Stated exercise —
From the listing below, copy only the lines from the line that contains "for piece in" to the line that contains "depsgraph = bpy.context.evaluated_depsgraph_get()", counting those two lines as part of the copy.

Information shown —

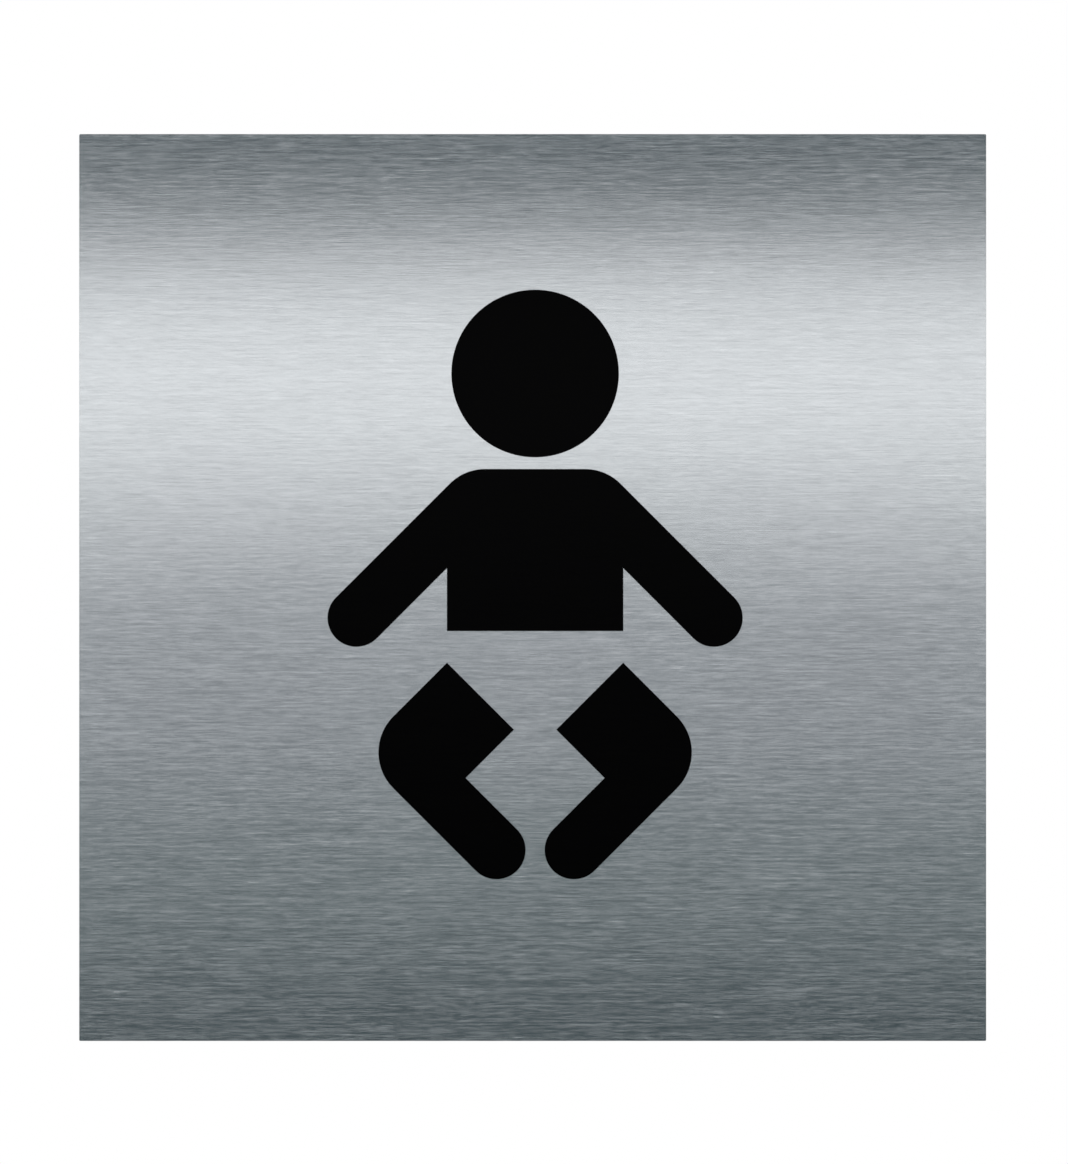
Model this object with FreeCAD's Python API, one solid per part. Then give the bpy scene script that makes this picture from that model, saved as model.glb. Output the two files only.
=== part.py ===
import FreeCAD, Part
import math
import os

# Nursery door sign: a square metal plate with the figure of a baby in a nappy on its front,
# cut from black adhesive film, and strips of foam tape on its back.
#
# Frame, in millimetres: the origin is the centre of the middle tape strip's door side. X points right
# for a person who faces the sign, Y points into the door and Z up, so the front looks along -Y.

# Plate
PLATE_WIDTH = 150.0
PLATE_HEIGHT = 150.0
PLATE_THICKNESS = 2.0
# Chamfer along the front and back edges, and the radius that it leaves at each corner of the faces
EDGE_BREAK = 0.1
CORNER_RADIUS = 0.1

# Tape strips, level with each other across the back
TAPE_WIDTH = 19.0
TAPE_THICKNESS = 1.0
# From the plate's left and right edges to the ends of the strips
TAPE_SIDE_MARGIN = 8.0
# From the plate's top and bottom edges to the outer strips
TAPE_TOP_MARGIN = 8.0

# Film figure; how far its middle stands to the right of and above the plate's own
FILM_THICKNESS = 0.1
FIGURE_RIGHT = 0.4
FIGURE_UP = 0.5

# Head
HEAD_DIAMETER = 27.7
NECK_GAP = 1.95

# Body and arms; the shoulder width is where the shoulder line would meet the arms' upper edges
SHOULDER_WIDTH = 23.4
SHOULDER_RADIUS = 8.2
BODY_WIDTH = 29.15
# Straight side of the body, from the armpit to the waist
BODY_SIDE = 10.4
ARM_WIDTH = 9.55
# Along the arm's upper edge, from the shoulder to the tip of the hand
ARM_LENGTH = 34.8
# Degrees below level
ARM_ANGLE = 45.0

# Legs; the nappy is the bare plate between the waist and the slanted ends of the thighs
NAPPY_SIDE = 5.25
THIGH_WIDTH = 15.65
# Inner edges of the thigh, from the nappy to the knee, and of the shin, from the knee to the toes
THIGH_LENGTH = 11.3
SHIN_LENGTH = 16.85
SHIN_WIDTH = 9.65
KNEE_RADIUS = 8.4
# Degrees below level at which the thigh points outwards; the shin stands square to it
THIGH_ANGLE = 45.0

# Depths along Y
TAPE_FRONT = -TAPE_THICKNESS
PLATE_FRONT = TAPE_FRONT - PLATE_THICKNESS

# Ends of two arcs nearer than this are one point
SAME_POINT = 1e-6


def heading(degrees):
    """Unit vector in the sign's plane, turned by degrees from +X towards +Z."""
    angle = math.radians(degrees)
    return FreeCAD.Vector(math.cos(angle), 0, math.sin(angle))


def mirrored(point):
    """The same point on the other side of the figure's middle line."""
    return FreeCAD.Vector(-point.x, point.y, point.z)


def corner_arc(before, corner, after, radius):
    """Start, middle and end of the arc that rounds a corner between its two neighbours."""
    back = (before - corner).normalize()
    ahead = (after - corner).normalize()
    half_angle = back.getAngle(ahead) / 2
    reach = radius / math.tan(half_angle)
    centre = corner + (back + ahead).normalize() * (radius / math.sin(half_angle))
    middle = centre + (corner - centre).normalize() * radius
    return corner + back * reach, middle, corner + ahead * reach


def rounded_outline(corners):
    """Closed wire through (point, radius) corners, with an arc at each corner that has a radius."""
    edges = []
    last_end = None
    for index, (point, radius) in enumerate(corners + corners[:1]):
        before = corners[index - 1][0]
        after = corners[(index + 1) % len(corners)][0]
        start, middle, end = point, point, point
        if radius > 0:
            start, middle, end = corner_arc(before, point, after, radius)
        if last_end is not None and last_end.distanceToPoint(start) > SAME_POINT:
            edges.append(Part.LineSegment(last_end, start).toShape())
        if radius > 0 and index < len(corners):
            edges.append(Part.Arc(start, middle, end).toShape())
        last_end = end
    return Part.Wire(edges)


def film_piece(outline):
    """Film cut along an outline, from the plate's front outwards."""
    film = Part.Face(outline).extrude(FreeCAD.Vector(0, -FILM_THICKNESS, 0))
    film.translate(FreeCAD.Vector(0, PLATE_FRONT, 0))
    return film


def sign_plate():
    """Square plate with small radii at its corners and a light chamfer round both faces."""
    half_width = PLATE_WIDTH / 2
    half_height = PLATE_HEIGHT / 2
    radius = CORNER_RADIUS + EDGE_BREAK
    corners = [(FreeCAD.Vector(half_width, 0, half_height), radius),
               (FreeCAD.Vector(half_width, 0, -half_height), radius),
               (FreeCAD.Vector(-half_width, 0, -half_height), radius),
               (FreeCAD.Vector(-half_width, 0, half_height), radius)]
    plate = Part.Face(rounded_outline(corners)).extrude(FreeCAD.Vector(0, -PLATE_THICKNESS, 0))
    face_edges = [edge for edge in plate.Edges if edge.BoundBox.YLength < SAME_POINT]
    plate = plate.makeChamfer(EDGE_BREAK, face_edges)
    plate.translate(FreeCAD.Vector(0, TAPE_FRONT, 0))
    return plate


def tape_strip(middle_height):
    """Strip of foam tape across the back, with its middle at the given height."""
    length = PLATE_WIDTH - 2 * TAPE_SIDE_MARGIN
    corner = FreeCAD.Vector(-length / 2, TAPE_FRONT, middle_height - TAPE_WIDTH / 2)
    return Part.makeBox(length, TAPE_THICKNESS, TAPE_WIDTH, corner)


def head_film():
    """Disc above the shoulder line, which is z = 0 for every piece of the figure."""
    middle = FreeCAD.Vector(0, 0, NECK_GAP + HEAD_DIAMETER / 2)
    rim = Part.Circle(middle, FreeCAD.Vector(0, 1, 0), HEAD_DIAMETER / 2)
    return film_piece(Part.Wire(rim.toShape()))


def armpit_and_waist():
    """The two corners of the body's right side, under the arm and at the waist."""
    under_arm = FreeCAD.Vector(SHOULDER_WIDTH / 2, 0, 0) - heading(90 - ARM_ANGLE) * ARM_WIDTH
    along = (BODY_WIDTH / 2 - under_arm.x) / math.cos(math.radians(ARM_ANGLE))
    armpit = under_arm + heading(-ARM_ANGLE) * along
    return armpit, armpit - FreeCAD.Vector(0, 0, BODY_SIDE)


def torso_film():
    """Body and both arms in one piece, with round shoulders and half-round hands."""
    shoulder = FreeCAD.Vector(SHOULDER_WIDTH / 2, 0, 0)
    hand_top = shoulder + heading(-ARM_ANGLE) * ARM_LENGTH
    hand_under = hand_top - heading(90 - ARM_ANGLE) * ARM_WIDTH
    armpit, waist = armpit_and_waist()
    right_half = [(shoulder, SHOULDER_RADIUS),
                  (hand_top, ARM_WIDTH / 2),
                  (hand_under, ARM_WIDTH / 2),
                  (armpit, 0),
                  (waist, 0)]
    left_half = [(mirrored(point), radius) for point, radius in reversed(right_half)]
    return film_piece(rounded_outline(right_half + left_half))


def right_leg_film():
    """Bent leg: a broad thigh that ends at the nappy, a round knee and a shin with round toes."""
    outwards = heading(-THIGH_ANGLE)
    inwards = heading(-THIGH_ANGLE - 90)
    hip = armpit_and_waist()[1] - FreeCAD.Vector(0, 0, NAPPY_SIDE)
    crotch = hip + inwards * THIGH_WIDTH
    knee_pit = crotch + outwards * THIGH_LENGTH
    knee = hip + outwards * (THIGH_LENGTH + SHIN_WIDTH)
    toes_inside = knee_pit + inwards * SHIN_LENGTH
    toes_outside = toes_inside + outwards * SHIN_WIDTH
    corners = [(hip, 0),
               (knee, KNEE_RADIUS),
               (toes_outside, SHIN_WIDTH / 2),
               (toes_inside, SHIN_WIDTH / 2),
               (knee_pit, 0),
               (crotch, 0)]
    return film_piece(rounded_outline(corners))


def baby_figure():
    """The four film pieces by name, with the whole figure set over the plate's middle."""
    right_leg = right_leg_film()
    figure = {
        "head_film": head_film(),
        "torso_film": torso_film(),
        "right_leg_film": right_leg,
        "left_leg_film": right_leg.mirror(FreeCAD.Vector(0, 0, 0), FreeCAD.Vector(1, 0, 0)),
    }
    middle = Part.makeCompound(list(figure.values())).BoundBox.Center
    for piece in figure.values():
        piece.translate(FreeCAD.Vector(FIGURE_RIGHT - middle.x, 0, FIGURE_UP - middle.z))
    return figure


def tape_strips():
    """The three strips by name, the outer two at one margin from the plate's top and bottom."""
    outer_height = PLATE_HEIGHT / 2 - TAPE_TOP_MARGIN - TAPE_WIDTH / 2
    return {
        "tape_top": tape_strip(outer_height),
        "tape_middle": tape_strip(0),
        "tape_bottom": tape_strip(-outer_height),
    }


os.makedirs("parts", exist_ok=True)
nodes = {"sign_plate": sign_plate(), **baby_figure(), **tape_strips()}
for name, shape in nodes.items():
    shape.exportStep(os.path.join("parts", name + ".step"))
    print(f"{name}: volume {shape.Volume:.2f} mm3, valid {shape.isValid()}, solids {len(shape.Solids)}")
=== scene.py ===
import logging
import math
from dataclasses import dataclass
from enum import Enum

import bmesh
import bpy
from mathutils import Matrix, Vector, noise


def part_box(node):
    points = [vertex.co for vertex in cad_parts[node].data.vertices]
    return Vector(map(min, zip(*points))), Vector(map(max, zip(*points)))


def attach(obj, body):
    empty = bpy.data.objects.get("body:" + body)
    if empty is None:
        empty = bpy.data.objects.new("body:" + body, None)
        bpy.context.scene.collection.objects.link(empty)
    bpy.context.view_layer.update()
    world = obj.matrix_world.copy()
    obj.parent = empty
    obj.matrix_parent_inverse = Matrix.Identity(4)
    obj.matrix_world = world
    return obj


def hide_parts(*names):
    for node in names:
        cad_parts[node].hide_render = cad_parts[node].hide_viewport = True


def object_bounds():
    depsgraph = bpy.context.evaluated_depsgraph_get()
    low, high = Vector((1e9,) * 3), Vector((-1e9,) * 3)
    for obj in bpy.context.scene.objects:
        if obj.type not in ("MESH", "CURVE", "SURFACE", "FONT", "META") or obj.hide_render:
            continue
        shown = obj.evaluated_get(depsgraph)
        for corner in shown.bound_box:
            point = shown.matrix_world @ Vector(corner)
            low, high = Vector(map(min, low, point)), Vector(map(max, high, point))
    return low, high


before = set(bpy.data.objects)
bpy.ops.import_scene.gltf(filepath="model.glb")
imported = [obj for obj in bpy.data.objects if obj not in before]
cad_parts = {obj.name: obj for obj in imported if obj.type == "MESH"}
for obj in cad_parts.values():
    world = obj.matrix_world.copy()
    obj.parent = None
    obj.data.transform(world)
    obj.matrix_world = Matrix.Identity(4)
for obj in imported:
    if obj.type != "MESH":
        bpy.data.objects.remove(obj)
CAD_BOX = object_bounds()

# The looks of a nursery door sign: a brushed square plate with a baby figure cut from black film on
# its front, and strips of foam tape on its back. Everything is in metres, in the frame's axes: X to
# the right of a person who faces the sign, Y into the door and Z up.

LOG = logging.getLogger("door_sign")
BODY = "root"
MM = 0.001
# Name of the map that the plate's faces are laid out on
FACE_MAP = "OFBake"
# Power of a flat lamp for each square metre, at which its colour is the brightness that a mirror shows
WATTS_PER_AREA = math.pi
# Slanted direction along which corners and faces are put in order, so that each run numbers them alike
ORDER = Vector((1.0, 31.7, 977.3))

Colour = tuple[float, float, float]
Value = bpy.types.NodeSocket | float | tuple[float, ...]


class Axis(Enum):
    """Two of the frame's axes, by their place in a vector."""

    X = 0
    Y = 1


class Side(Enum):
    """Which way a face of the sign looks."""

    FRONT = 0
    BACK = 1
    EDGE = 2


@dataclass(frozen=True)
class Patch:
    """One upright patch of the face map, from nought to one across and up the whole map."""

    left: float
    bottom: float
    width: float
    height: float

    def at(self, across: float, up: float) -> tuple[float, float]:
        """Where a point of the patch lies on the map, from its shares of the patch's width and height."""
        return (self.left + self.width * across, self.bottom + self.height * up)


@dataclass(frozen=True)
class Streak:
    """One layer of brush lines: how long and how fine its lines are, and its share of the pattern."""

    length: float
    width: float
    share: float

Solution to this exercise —
    for piece in figure.values():
        piece.translate(FreeCAD.Vector(FIGURE_RIGHT - middle.x, 0, FIGURE_UP - middle.z))
    return figure


def tape_strips():
    """The three strips by name, the outer two at one margin from the plate's top and bottom."""
    outer_height = PLATE_HEIGHT / 2 - TAPE_TOP_MARGIN - TAPE_WIDTH / 2
    return {
        "tape_top": tape_strip(outer_height),
        "tape_middle": tape_strip(0),
        "tape_bottom": tape_strip(-outer_height),
    }


os.makedirs("parts", exist_ok=True)
nodes = {"sign_plate": sign_plate(), **baby_figure(), **tape_strips()}
for name, shape in nodes.items():
    shape.exportStep(os.path.join("parts", name + ".step"))
    print(f"{name}: volume {shape.Volume:.2f} mm3, valid {shape.isValid()}, solids {len(shape.Solids)}")
=== scene.py ===
import logging
import math
from dataclasses import dataclass
from enum import Enum

import bmesh
import bpy
from mathutils import Matrix, Vector, noise


def part_box(node):
    points = [vertex.co for vertex in cad_parts[node].data.vertices]
    return Vector(map(min, zip(*points))), Vector(map(max, zip(*points)))


def attach(obj, body):
    empty = bpy.data.objects.get("body:" + body)
    if empty is None:
        empty = bpy.data.objects.new("body:" + body, None)
        bpy.context.scene.collection.objects.link(empty)
    bpy.context.view_layer.update()
    world = obj.matrix_world.copy()
    obj.parent = empty
    obj.matrix_parent_inverse = Matrix.Identity(4)
    obj.matrix_world = world
    return obj


def hide_parts(*names):
    for node in names:
        cad_parts[node].hide_render = cad_parts[node].hide_viewport = True


def object_bounds():
    depsgraph = bpy.context.evaluated_depsgraph_get()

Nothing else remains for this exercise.